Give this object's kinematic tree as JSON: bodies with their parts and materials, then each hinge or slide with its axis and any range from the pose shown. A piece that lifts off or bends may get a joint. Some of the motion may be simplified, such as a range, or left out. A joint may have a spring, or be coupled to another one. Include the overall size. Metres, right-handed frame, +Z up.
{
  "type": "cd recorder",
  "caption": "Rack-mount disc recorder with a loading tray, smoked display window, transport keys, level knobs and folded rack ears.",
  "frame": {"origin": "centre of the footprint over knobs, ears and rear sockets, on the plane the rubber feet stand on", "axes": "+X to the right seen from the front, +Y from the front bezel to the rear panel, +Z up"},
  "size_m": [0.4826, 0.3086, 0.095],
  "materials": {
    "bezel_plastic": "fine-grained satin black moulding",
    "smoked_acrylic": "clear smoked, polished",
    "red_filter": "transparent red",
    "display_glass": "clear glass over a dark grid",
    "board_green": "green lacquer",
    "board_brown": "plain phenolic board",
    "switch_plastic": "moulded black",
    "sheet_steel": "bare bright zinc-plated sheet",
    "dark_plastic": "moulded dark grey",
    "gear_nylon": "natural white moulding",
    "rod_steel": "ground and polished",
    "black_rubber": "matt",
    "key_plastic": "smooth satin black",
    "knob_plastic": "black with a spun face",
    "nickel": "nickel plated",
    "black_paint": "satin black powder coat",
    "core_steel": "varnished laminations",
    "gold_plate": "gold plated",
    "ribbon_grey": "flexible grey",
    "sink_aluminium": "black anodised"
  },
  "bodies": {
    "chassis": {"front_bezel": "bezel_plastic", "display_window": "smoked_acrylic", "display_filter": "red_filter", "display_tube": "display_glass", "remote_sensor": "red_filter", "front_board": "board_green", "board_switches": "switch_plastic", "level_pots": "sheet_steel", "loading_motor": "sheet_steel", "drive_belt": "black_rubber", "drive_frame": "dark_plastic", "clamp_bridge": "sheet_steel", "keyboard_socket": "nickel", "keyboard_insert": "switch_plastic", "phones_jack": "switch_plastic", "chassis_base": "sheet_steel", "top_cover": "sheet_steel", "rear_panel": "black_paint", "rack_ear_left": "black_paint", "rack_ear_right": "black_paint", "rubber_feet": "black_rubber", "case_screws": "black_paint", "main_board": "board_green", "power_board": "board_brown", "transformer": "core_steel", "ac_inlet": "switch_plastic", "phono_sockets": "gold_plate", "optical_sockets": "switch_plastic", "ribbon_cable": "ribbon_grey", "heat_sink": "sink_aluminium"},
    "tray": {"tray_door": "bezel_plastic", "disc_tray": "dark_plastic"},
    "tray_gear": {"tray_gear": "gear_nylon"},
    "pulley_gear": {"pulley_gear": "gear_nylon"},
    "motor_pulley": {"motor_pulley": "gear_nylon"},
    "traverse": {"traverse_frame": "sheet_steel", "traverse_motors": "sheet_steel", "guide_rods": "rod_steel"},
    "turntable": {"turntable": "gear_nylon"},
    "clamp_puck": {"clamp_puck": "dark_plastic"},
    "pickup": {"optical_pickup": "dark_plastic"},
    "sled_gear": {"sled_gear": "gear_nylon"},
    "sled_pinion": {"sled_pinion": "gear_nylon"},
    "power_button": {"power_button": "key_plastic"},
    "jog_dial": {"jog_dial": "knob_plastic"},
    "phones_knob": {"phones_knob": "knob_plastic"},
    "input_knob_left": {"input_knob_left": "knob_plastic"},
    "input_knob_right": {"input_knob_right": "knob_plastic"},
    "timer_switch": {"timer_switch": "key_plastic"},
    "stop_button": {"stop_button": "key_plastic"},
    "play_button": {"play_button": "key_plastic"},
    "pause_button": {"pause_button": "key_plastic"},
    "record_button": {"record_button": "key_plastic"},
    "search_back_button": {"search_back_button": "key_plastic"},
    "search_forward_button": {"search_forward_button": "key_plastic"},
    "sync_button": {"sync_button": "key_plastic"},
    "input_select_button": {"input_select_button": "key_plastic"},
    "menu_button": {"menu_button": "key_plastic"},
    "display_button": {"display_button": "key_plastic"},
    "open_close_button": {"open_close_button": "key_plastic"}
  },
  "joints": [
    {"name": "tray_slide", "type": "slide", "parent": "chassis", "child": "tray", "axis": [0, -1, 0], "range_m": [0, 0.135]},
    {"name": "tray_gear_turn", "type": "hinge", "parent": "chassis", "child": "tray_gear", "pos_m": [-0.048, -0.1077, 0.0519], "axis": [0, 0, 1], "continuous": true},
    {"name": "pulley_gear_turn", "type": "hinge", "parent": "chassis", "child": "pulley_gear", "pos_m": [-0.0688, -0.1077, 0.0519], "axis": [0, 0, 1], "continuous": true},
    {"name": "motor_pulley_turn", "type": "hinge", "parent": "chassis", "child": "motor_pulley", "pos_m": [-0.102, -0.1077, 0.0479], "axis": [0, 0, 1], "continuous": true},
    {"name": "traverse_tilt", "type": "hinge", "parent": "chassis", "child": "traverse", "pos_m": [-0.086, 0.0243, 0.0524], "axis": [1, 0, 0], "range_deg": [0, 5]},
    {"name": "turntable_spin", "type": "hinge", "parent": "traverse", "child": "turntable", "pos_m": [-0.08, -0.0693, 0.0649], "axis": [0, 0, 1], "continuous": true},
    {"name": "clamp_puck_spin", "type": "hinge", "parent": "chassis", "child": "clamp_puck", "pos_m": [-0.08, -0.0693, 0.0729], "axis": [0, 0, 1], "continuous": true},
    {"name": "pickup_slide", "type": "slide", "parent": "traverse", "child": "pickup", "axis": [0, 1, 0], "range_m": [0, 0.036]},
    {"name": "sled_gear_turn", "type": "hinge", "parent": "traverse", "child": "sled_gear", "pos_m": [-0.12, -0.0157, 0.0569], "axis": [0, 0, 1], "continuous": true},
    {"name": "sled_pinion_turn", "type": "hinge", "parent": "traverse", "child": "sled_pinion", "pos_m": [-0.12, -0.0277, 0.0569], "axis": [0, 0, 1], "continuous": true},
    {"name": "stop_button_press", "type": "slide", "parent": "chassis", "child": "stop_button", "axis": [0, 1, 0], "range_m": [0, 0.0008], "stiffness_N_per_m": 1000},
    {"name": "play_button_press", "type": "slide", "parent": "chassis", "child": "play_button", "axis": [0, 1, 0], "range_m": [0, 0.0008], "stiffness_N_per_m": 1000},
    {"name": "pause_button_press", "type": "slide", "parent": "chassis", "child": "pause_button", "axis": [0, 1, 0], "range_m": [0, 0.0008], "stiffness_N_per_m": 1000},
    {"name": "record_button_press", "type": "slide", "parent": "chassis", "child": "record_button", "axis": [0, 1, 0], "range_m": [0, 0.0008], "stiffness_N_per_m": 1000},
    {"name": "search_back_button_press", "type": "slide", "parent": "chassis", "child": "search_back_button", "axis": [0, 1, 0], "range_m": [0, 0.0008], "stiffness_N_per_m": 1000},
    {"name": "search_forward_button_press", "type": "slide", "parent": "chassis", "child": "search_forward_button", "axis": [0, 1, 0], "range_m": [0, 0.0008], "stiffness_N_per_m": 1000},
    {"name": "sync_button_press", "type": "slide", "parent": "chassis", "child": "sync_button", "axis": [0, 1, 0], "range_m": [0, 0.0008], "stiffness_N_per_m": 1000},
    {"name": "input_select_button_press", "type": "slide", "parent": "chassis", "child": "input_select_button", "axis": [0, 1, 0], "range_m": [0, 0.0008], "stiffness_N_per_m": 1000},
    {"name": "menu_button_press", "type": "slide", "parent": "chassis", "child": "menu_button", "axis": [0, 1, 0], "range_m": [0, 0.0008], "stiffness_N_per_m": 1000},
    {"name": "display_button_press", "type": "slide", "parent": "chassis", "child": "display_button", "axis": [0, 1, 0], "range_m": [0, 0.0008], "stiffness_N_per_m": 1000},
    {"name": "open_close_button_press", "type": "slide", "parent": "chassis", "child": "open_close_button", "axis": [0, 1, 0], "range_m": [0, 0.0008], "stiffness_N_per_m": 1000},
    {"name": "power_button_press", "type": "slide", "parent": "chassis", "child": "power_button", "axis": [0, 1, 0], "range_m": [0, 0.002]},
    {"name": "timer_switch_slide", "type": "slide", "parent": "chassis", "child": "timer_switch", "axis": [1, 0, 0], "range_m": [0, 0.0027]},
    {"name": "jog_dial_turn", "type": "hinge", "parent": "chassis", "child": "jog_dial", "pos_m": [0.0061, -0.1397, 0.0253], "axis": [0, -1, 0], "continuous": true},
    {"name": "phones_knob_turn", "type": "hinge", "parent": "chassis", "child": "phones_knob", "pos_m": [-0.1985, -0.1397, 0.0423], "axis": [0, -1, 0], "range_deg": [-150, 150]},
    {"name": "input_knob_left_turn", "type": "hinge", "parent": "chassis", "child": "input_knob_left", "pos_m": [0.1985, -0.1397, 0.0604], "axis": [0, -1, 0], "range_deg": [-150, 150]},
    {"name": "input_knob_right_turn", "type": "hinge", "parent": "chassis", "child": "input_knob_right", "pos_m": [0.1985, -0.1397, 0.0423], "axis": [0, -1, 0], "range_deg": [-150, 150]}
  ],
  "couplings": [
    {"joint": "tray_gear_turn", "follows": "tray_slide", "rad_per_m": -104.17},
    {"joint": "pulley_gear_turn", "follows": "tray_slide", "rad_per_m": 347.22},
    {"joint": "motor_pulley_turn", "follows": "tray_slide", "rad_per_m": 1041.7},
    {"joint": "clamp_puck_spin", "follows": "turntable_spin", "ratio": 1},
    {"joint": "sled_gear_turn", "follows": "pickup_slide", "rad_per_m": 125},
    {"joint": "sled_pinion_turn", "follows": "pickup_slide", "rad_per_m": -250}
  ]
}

# [Directions]
Your answer should be a single number: how many lines of the material contain the word "bodies".

# [Response to the task]
2